4. Tactics: leaflets, local flyer drops, and PO boxes alongside web activity
Contemporary activity from Klan-affiliated actors combines old-school intimidation (flyer drops, local gathering notices, use of PO boxes) with online messaging. The Guardian cites flyer campaigns and local organizing tied to Klan factions operating across several states in recent months, reflecting how offline intimidation works in parallel with online presence [6]. The SPLC likewise documents a mixture of online and offline reorganization [3].
5. Researchers warn about the “morphing” of grievances and decentralized networks
Experts tracking far‑right online influence emphasize that extremism has shifted toward decentralized, socially oriented networks and “morphing of grievances” that make it harder to map clear lines between groups; the Atlantic Council and academic work warn that narrative and platform shifts allow extremist content and groups to adapt and persist on the web [5] [1]. This framing implies KKK factions can contribute to and benefit from shared online infrastructure without formal mergers [5].

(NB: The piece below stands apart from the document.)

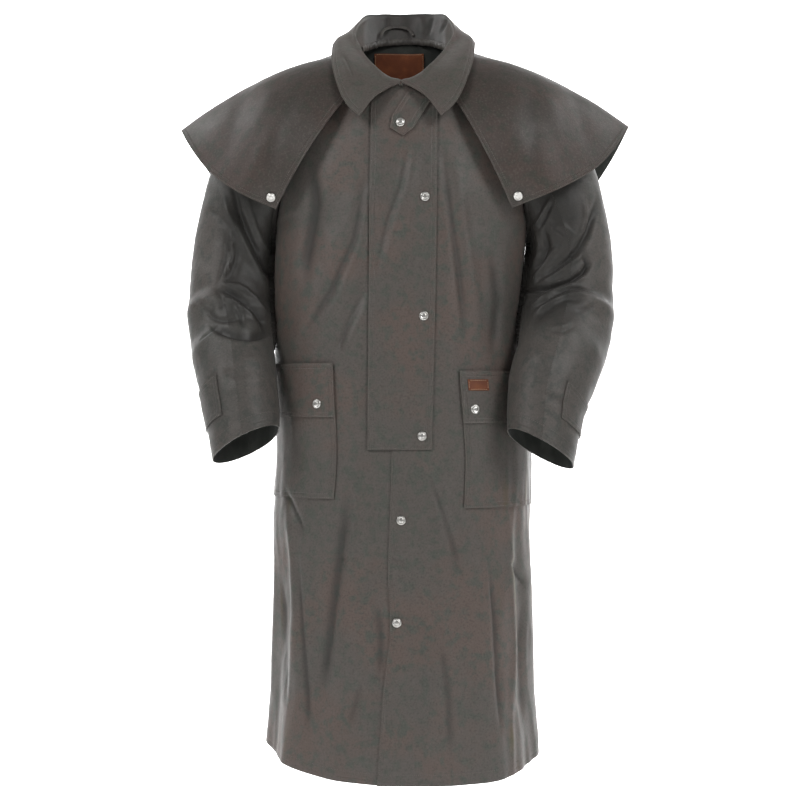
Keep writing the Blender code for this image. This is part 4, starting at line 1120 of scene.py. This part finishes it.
def makeHanger():
    co = nodePoints("hanger_loop")
    low, high = co.min(0), co.max(0)
    middle, half = (low[0] + high[0]) / 2, (high[0] - low[0]) / 2
    angles = np.arctan2((co[:, 2] - low[2]) / (high[2] - low[2]), (middle - co[:, 0]) / half)
    centres = []
    for turn in np.linspace(0.02, math.pi - 0.02, hangerLook["samples"]):
        centres.append(co[np.argsort(np.abs(angles - turn))[:hangerLook["nearest"]]].mean(0))
    centres = np.array(centres)
    places = np.linspace(0, 1, hangerLook["steps"] + 1)
    path = np.array([np.interp(places, np.linspace(0, 1, len(centres)), centres[:, k]) for k in range(3)]).T
    for _ in range(hangerLook["smoothing"]):
        path[1:-1] = (path[:-2] + 2 * path[1:-1] + path[2:]) / 4
    ahead = np.gradient(path, axis=0)
    ahead /= np.linalg.norm(ahead, axis=1)[:, None]
    outward = np.array(hangerLook["facing"])
    shape = bmesh.new()
    rings = []
    for point, step in zip(path, ahead):
        across = np.cross(step, outward)
        across /= np.linalg.norm(across)
        over = np.cross(across, step)
        ring = []
        for k in range(hangerLook["sides"]):
            turn = 2 * math.pi * k / hangerLook["sides"]
            aside = across * math.cos(turn) * hangerLook["across"]
            ring.append(shape.verts.new(point + aside + over * math.sin(turn) * hangerLook["thick"]))
        rings.append(ring)
    for first, second in zip(rings[:-1], rings[1:]):
        for k in range(len(first)):
            n = (k + 1) % len(first)
            shape.faces.new((first[k], first[n], second[n], second[k]))
    shape.faces.new(rings[0])
    shape.faces.new(rings[-1])
    bmesh.ops.recalc_face_normals(shape, faces=shape.faces[:])
    made = bpy.data.meshes.new("hanger_strap")
    shape.to_mesh(made)
    shape.free()
    made.materials.append(finishes["collar"])
    made.shade_smooth()
    made.set_sharp_from_angle(angle=math.radians(50))
    piece = placed("hanger_strap", made)
    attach(piece, "root")
    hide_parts("hanger_loop")
    return piece


makeHanger()
print("hanger loop is on")

stageLook = {
    "floor": -1.42, "behind": 1.6, "radius": 0.7, "width": 9.0, "front": -4.0, "height": 3.4, "steps": 12,
    "white": (0.86, 0.86, 0.86, 1), "glow": 0.55,
}


def makeStage():  # floor that sweeps up into a backdrop
    shape = bmesh.new()
    floor, radius, half = stageLook["floor"], stageLook["radius"], stageLook["width"] / 2
    profile = [(stageLook["front"], floor), (stageLook["behind"], floor)]
    for k in range(1, stageLook["steps"] + 1):
        turn = math.pi / 2 * k / stageLook["steps"]
        profile.append((stageLook["behind"] + radius * math.sin(turn), floor + radius * (1 - math.cos(turn))))
    profile.append((profile[-1][0], stageLook["height"]))
    rows = [[shape.verts.new((x, y, z)) for y, z in profile] for x in (-half, half)]
    for k in range(len(profile) - 1):
        shape.faces.new((rows[0][k], rows[1][k], rows[1][k + 1], rows[0][k + 1]))
    mesh = bpy.data.meshes.new("studio_sweep")
    shape.to_mesh(mesh)
    shape.free()
    mesh.shade_smooth()
    glow = {"Emission Color": (1, 1, 1, 1), "Emission Strength": stageLook["glow"]}
    material = newFinish("studio_white", {"Base Color": stageLook["white"], "Roughness": 0.9, **glow})[0]
    mesh.materials.append(material)
    placed("studio_sweep", mesh)


makeStage()

worldGlow = 0.18
lightLook = {
    "left": {"place": (-2.4, -2.6, 1.7), "aim": (0, 0, -0.55), "size": 1.5, "power": 50, "spread": 180},
    "right": {"place": (2.4, -2.7, 1.7), "aim": (0, 0, -0.6), "size": 1.5, "power": 57, "spread": 180},
}
backdropLight = {"size": 1.2, "power": 60, "spread": 100}
for name, out in (("backdrop_left", -1), ("backdrop_right", 1)):
    lightLook[name] = {"place": (out * 1.9, 0.7, 1.2), "aim": (out * -0.2, 2.3, -0.6), **backdropLight}
for name, look in lightLook.items():
    light = bpy.data.lights.new(name, "AREA")
    light.shape = "DISK"
    light.size = look["size"]
    light.energy = look["power"]
    light.spread = math.radians(look["spread"])
    lamp = placed(name, light)
    lamp.location = look["place"]
    lamp.rotation_euler = (Vector(look["place"]) - Vector(look["aim"])).to_track_quat("Z", "Y").to_euler()
world = bpy.data.worlds.new("studio")
world.use_nodes = True
sky = world.node_tree.nodes["Background"]
sky.inputs["Color"].default_value = (1, 1, 1, 1)
sky.inputs["Strength"].default_value = worldGlow
bpy.context.scene.world = world
bpy.context.scene.view_settings.view_transform = "Standard"

cameraLook = {
    "aim": (-0.0068, 0.0, -0.600), "distance": 2.8, "turn": math.radians(2.5), "seen": 1.36, "sensor": 36,
}
camera = bpy.data.cameras.new("camera")
camera.sensor_width = cameraLook["sensor"]
camera.lens = cameraLook["sensor"] * cameraLook["distance"] / cameraLook["seen"]
viewer = placed("camera", camera)
back = Vector((math.sin(cameraLook["turn"]), -math.cos(cameraLook["turn"]), 0))
viewer.location = Vector(cameraLook["aim"]) + back * cameraLook["distance"]
viewer.rotation_euler = back.to_track_quat("Z", "Y").to_euler()
bpy.context.scene.camera = viewer
print("studio is lit")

6. What the sources do and do not say about collaboration in 2024–2025
The supplied reporting documents Klan fragmentation, online continuity, and ecosystem overlap but does not provide named, verifiable instances of KKK chapters jointly planning operations with other extremist networks during 2024–2025. Where cross‑pollination is described, it is at the level of shared digital platforms, rhetoric and recruitment tactics rather than explicit joint operational coordination cited in these sources [1] [4]. Available sources do not mention explicit coordinated actions between KKK factions and accelerationist or other neo‑Nazi networks in 2024–2025.
7. Implications for monitoring and policy
Given continued Klan websites and the use of alt‑tech platforms by the broader far‑right, monitoring should focus on ecosystem indicators — shared domains, cross‑posted material on “alt‑tech” networks, and local offline activities (flyer drops, PO boxes) that signal active chapters — more than looking solely for formal alliances [1] [4] [5]. The SPLC’s reporting on new local groups in 2024 shows that personnel movement between chapters can create fresh local threats even if national coordination is absent [3].
Limitations: this analysis is limited to the supplied sources. They document Klan online adaptation and ecosystem overlap but do not provide conclusive evidence of formal collaboration between named KKK factions and other extremist organizations during 2024–2025; where such connections might exist, available sources do not mention them [1] [3] [4].